President-elect Donald Trump delivers remarks at a Make America Great Again welcome concert in Washington, US on January 19, 2017. [Photo/Agencies]
It is said that the US news media take Donald Trump literally but not seriously, while his supporters take him seriously but not literally.
When the New York real estate tycoon takes office today as the 45th president of the United States, the world will listen carefully to the message coming from his inauguration speech. Especially China.
Unlike his recent predecessors, Trump is seen as full of uncertainty and unpredictability by the rest of the world, including many foreign policy experts on China-US relations.
As president-elect, Trump broke a four-decade US diplomatic protocol in early December by speaking on the phone with Taiwan leader Tsai Ing-wen. He told The Wall Street Journal last week that the "One China" policy is negotiable.
During his presidential campaign, Trump talked about slapping 45 percent tariffs on Chinese exports, triggering wide concern about a possible trade war between the world's two largest economies. He has also vowed to name China a currency manipulator once in office.
The 70-year-old Trump has also caused anxiety among US traditional allies by saying that Japan should pay more for the US military stationed there. Early this week, he called NATO obsolete.
Michael Pillsbury, a senior fellow and director of the Center for Chinese Strategy at Hudson Institute and an adviser to Trump's transition team, noted that Trump mentioned in his 2016 campaign book Great Again his admiration for China's negotiation skills, and said he wanted to appear "unpredictable" to the Chinese.
"In this, he has richly succeeded," Pillsbury wrote in his Jan 13 article posted on Hudson's website.
Since announcing his presidential campaign on June 16, 2015, Trump has blamed China, Mexico and other countries for US trade deficits and loss of manufacturing jobs. He threatened to impose punitive tariffs on imports from China.
Though he has not mentioned the 45 percent tariff for a long while, he continued to say that the US is disadvantaged by China in trade, including blaming then-president Bill Clinton for allowing China to join the World Trade Organization (WTO).
Trump's pick of Peter Navarro, a long-time China hawk, as head of his new National Trade Council, has increased concern about more trade friction. Navarro wrote several books on China, including Death by China, in which he blames US economic woes on China.

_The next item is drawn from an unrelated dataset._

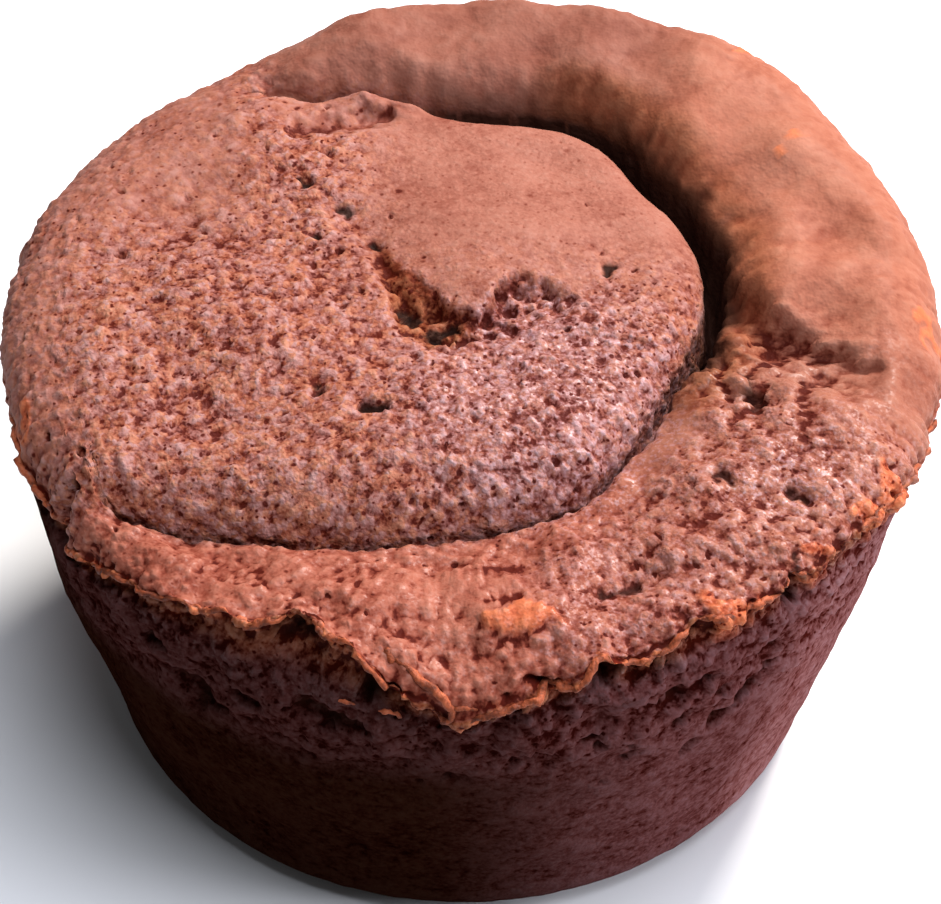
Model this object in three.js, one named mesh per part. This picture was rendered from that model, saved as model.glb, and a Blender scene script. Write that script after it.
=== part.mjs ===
// A small chocolate lava cake, turned out of its tin and standing on its flat base.
//
// It is one solid of baked crumb: a round tapered body whose top rose unevenly. On most of the
// top sits a low dome. A deep crack runs round the dome's back and right side, and past it the
// crust stands up as a high rolled collar. At the front the crack closes to a crease and the
// collar flattens to a ledge with a torn, frilled edge. On the left there is no crack: the dome
// runs straight out over the rim. A small crater is broken into the middle of the dome.
//
// Millimetres, +Z up, the middle of the flat base at the origin. Azimuths are in degrees,
// counter-clockwise seen from above: 0 is the right side, 90 the back, 270 the front.
import * as THREE from 'three';

// ---- main sizes -------------------------------------------------------------------------
const BASE_RADIUS = 28.0;      // radius of the body just above its rounded bottom corner
const CORNER = 4.2;            // rounding between the flat base and the wall
const FLARE = 0.2285;          // how much the wall widens for each millimetre it rises
const BULGE = 0.45;            // how far the wall swells out half way up
const BULGE_SPAN = [6, 30.5];  // heights between which it swells
const BASE_SHIFT = -0.2;       // the base sits a little to the left of the top
const LEAN_HEIGHT = 33;        // height over which that shift fades out
const DOME_HEIGHT = 38.7;      // top of the dome above the base
const DOME_FALL = 1.0;         // how much lower the dome is 30 mm from its middle
const DOME_FALL_RADIUS = 30;
const DOME_TILT = 0.02;        // the dome climbs towards the back, for each millimetre
const CRUST_THICKNESS = 0.9;   // thickness of the frilled crust where it overhangs the wall

// ---- sizes that change round the cake: [azimuth, value] -----------------------------------
// radius and height of the rim, where the crust turns down into the wall
const RIM_RADIUS = [[0, 35.5], [14, 35.8], [30, 35.6], [42, 35.8], [52, 35.4], [65, 34.8], [90, 34.5],
  [112, 34.5], [124, 34.9], [135, 35.2], [170, 35.2], [185, 34.4], [203, 33.7], [230, 33.3],
  [245, 32.5], [255, 32.7], [268, 33.8], [282, 33.6], [292, 33.1], [305, 33.5], [320, 34.2], [340, 35.1]];
const RIM_HEIGHT = [[0, 33.6], [20, 34.6], [45, 37], [70, 36.5], [95, 36], [112, 34.6], [135, 33.6],
  [165, 33], [205, 32.4], [230, 33.2], [245, 34.4], [255, 34.4], [268, 31.5], [282, 32.3],
  [292, 34], [320, 33.8], [340, 33.4]];
// the crack round the dome: its middle line, its width and its depth below the dome's edge
const CRACK_RADIUS = [[0, 18.5], [18, 20.2], [32, 20.6], [46, 20.6], [58, 22.2], [68, 23.2], [90, 23.1],
  [106, 23.8], [116, 24.2], [128, 27.6], [150, 30], [190, 30.8], [204, 32], [211, 32.3], [219, 29.7],
  [233, 25.4], [247, 22.6], [267, 20.1], [288, 19.2], [299, 18.8], [308, 17.7], [325, 16.8], [340, 16.7]];
const CRACK_WIDTH = [[0, 1.9], [20, 2.2], [45, 2.4], [65, 3], [90, 3], [105, 2.2], [117, 1.8], [126, 0.8],
  [165, 0.8], [203, 0.8], [225, 0.7], [270, 0.6], [308, 0.6], [325, 0.8], [345, 1.2]];
const CRACK_DEPTH = [[0, 4.5], [20, 5], [45, 4.6], [65, 4.6], [90, 3.6], [105, 2.8], [117, 2.2], [126, 0],
  [165, 0], [203, 0], [214, 0.9], [225, 1], [250, 0.8], [290, 0.8], [308, 1], [325, 1.3], [345, 2.3]];
// the dome's shoulder beside the crack: how wide it curves and how far it drops
const SHOULDER_WIDTH = [[0, 4.2], [30, 3.8], [60, 3.5], [90, 3.5], [117, 4], [130, 8], [165, 10], [203, 9],
  [215, 7], [240, 6.5], [270, 6], [300, 5.5], [330, 5]];
const SHOULDER_DROP = [[0, 2.5], [30, 2], [60, 1.6], [90, 1.6], [128, 1.2], [205, 2.2], [217, 3.2],
  [225, 3.7], [240, 4.1], [270, 4.2], [300, 3.9], [330, 3.2]];
// the collar outside the crack: its inner edge against the dome's edge, its rise from there to
// the crest, where the crest lies between crack (0) and rim (1), and how square its outside is
const COLLAR_STEP = [[0, -1], [20, -0.6], [45, -1], [90, -0.6], [117, -0.3], [126, 0], [203, 0],
  [215, 0.2], [240, 0.3], [300, 0.35], [330, 0.2]];
const COLLAR_RISE = [[0, 3], [15, 3.4], [30, 3.8], [37, 4.4], [46, 5.5], [60, 5.3], [75, 4.8], [102, 4.4],
  [109, 3.6], [116, 2.4], [127, 1], [165, 0], [203, 0], [225, 0.7], [245, 1.1],
  [268, 0.3], [282, 0.4], [300, 1.1], [320, 1.9], [340, 2.6]];
const COLLAR_CREST = [[0, 0.68], [45, 0.7], [90, 0.72], [105, 0.66], [118, 0.4], [128, 0.1], [165, 0.05],
  [203, 0.08], [215, 0.4], [240, 0.35], [270, 0.25], [300, 0.4], [320, 0.5], [340, 0.62]];
const COLLAR_SQUARE = [[0, 2], [90, 2], [180, 2], [205, 2.2], [230, 2.8], [270, 3], [310, 2.6], [340, 2.1]];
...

On Wednesday, Trump's nominee for Commerce secretary, Wilbur Ross, a billionaire who has done business in China, called China "the most protectionist country" in his Senate confirmation hearing.
China has struck back. Officials and scholars argue that China is "invulnerable" to trade war given its centralized government system. Some experts even list major US companies, such as Apple and Boeing, as possible targets of Chinese retaliation. China is the largest overseas market for Boeing. The company expects that China will buy 6,800 new planes worth $1 trillion over the coming two decades.

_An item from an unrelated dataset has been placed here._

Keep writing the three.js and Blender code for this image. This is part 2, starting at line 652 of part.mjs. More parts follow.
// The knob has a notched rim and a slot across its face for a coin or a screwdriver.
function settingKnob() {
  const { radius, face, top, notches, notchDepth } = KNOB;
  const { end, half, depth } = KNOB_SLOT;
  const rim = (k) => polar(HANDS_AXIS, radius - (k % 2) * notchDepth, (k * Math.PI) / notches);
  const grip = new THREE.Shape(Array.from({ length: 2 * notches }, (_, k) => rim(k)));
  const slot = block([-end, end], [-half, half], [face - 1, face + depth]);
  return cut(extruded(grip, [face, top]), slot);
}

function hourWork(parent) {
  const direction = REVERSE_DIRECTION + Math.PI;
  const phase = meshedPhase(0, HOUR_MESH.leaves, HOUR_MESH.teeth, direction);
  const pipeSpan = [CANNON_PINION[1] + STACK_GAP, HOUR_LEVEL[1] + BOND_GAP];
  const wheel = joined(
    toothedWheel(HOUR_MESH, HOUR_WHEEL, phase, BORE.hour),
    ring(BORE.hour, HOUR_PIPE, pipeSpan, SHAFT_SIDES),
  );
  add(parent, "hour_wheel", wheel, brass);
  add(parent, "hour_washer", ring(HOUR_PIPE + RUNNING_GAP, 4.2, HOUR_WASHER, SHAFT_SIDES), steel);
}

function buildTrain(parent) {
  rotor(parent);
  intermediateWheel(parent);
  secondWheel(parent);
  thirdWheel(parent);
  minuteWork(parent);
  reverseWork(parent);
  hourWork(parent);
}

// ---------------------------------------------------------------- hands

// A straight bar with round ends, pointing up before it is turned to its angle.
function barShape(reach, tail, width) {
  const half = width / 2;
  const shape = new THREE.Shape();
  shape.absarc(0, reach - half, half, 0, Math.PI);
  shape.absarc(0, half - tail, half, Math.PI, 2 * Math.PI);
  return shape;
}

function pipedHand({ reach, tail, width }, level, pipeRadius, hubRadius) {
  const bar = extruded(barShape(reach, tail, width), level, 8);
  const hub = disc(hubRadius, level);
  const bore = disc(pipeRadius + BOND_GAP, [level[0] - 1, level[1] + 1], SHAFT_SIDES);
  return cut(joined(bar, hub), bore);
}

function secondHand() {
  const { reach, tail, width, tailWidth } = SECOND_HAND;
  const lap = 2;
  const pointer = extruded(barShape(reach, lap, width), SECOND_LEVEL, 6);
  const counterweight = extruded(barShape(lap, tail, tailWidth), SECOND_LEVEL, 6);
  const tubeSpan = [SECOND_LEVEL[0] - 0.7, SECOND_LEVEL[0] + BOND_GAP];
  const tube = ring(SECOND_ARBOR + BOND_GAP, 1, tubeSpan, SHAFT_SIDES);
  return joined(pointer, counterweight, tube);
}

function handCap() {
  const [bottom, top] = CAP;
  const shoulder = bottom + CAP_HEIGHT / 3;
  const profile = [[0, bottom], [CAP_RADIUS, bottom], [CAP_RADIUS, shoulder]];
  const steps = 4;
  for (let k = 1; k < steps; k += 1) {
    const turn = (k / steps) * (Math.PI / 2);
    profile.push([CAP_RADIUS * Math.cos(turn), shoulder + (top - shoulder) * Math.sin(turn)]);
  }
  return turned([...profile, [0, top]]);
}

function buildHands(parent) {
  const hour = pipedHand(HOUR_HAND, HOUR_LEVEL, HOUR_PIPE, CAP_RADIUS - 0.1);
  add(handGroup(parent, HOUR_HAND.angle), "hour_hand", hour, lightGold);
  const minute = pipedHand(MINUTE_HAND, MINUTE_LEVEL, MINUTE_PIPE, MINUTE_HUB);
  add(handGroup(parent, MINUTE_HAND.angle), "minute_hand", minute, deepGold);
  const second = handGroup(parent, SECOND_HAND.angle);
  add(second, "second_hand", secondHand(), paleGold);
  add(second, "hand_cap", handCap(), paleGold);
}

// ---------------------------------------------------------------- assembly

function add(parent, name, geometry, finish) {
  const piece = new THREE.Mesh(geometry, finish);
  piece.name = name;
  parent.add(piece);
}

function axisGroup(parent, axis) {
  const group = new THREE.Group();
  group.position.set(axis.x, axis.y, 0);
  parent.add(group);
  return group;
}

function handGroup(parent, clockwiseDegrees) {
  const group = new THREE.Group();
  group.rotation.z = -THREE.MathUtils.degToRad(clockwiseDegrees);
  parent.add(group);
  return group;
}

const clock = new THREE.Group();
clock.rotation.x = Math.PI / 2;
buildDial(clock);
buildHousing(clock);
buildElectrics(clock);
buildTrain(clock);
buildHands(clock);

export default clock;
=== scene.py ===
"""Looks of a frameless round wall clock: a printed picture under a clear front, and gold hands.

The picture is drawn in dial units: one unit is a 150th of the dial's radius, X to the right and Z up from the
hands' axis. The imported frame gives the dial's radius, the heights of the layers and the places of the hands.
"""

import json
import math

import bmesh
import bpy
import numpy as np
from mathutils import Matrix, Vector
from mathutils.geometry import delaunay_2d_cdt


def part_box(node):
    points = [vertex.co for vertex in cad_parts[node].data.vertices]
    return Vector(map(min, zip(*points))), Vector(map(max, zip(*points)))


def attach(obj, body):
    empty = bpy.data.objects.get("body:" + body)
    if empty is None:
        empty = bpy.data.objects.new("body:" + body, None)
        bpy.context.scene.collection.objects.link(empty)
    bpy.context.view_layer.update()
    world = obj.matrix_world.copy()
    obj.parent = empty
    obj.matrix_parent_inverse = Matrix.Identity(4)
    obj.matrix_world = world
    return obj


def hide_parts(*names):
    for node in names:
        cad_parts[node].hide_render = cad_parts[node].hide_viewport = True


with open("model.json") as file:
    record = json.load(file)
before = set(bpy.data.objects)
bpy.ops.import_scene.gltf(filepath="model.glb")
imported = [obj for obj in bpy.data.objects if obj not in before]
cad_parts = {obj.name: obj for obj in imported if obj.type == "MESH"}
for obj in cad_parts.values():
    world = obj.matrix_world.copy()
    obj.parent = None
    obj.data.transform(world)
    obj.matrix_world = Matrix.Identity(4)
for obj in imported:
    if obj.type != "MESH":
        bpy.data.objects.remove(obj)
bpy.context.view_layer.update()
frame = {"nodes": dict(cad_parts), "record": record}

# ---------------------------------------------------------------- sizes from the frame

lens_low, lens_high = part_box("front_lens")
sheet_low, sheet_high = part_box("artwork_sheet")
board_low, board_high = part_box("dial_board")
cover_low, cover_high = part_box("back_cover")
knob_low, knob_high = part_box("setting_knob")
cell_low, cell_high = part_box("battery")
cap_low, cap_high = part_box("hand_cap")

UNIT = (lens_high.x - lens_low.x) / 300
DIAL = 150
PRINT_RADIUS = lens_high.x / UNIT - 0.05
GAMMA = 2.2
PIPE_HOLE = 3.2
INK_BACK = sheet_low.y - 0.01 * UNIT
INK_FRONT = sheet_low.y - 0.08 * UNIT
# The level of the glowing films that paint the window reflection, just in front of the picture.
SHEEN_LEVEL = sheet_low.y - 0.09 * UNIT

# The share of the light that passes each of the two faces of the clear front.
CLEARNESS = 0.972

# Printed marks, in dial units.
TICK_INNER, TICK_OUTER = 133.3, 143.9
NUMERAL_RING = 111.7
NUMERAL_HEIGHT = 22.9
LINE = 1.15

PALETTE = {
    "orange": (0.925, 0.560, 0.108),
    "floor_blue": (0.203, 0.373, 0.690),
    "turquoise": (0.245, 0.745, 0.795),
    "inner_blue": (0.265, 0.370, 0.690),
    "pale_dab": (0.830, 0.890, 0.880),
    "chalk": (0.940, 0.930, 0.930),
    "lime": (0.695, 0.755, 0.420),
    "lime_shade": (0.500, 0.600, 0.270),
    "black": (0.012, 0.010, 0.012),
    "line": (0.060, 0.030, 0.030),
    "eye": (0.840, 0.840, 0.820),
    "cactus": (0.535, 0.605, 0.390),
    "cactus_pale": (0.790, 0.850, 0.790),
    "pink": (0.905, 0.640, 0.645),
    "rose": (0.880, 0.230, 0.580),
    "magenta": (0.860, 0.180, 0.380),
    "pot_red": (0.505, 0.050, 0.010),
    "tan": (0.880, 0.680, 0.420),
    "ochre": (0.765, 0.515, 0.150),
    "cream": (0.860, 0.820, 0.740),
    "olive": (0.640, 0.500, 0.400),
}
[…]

US agricultural products might also be a target. China replaced Canada in 2011 as the largest market for US agricultural goods.
In Beijing on Thursday, Ministry of Commerce spokesman Sun Jiwen said the Chinese government is willing to join hands and work with the new US administration to continue promoting the healthy development of bilateral commercial relationship that benefits the two peoples.

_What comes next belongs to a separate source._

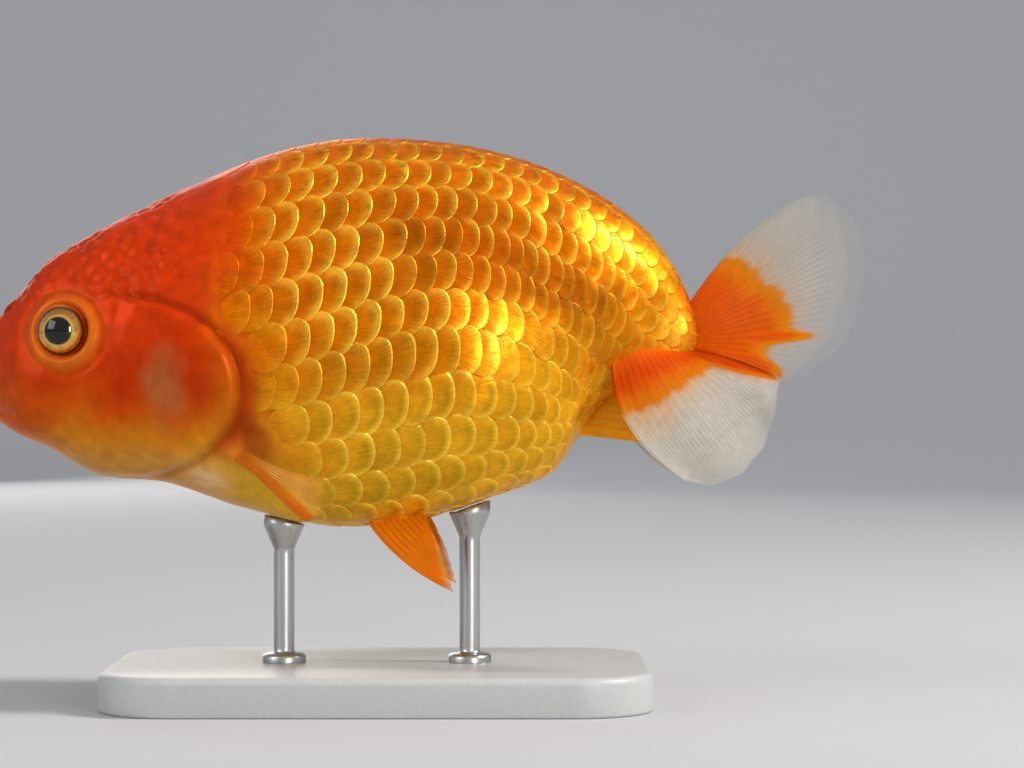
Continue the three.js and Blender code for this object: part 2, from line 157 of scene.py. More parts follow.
def rgb(red, green, blue):
    """A linear colour from screen values of 0 to 255."""
    c = np.array([red, green, blue]) / 255
    return np.where(c <= 0.04045, c / 12.92, ((c + 0.055) / 1.055) ** 2.4)


def smooth(low, high, x):
    """A smooth step from 0 at low to 1 at high."""
    f = np.clip((np.asarray(x, float) - low) / (high - low), 0, 1)
    return f * f * (3 - 2 * f)


def bump(distance, width):
    """A soft bump of height 1 and the given half width."""
    return np.exp(-((distance / width) ** 2))


def mix(a, b, share):
    """Blends two colours or fields by a share of 0 to 1."""
    return mix_numbers(a, b, np.asarray(share, float)[..., None])


def mix_numbers(a, b, share):
    """Blends two numbers or fields of numbers by a share of 0 to 1."""
    return a * (1 - share) + b * share


def paint(colour, *layers):
    """A colour with layers laid over it in turn, each one a colour and its share."""
    for layer, share in layers:
        colour = mix(colour, layer, share)
    return colour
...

"Both sides benefit with cooperation, and both are hurt with conflict," Sun told a press briefing.
"I believe China and the US can resolve any disputes through dialogue and negotiation and that the bilateral commercial relationship will not significantly stray from the path of mutual benefit," Sun said.
"I don't think we are going to have a trade war," said Henry Levine, senior adviser at the Albright Stonebridge Group, a Washington-based consulting firm.
Levine described Trump's advisers and cabinet picks as people who for many years have encouraged the US to get tougher with China in economic areas. "Therefore, I think we are likely to see some measures on trade and investment directed at China, measures that frankly would make the government in Beijing somewhat unhappy," said Levine, a former US deputy assistant secretary of Commerce under George W. Bush's administration.
Some measures taken against China might include restricting its acquisition of US-based companies and more anti-dumping and countervailing duty cases on Chinese exports.
The Obama administration has taken complaints about China to the WTO 16 times, including one last week over China's alleged subsidies for aluminum producers.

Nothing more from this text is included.